= J. S. Morgan & Co. =

Defunct merchant bank

J. S. Morgan & Co. was a merchant banking firm based in London and New York City founded by Junius Spencer Morgan, father of J. P. Morgan.

==History==
The business had originally been started by the American merchant George Peabody conducting business on his own account when he took up residence in London in 1838. The business was formally incorporated as George Peabody & Co. in 1851. Peabody's American agent was the New York bank, Duncan, Sherman & Company.

===J. S. Morgan & Co.===
Upon Peabody's retirement in 1864, control was assumed by Morgan who had joined the firm as a partner in 1854. As a consequence the firm was re-styled J. S. Morgan & Co. The firm's New York agency was later to become J.P. Morgan & Co. (under the leadership of Junius' son J. Pierpont Morgan, who had apprenticed as a cashier at Duncan, Sherman & Co.) a predecessor firm of JPMorgan Chase. A distant relative of Peabody, Massachusetts banker and merchant Samuel Endicott Peabody, became a partner in the firm around 1875.

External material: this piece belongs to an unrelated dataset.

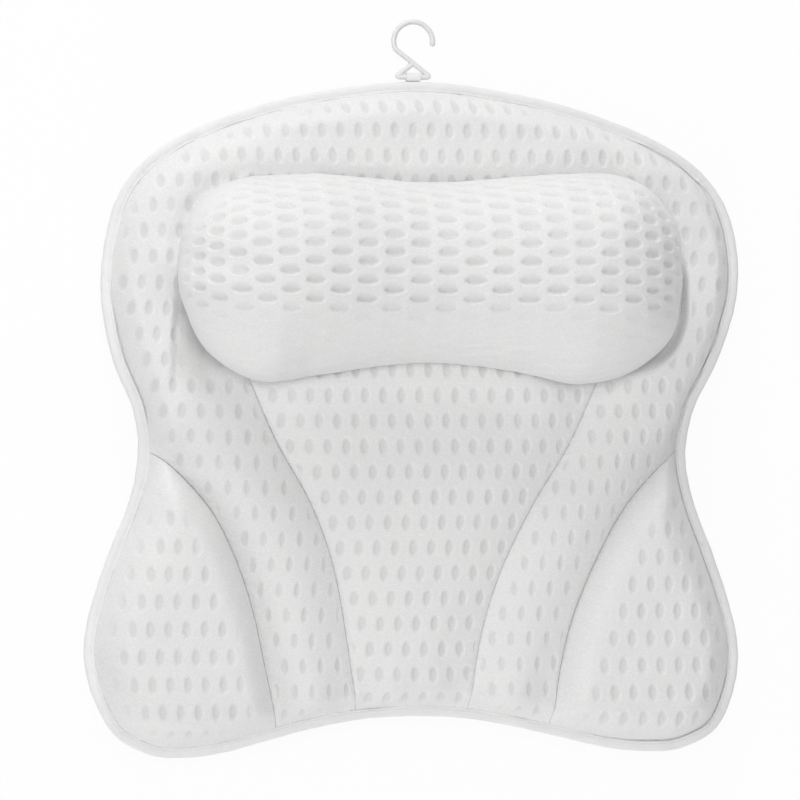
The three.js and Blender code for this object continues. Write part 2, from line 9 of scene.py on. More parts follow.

J. S. Morgan & Co. came to real prominence in 1871 when they undertook the issue of a French war loan during the Franco-Prussian War. On the death of Junius in 1890, Pierpont became the senior partner of the London firm. By 1910, all the firm's Morgan family partners were resident in the U.S. and to reflect this the London partnership was restructured with J. P. Morgan & Co. in the U.S. assuming a 50% ownership of the London business which was reconstituted as Morgan Grenfell & Co. in recognition of the senior London-based partner, Edward Grenfell.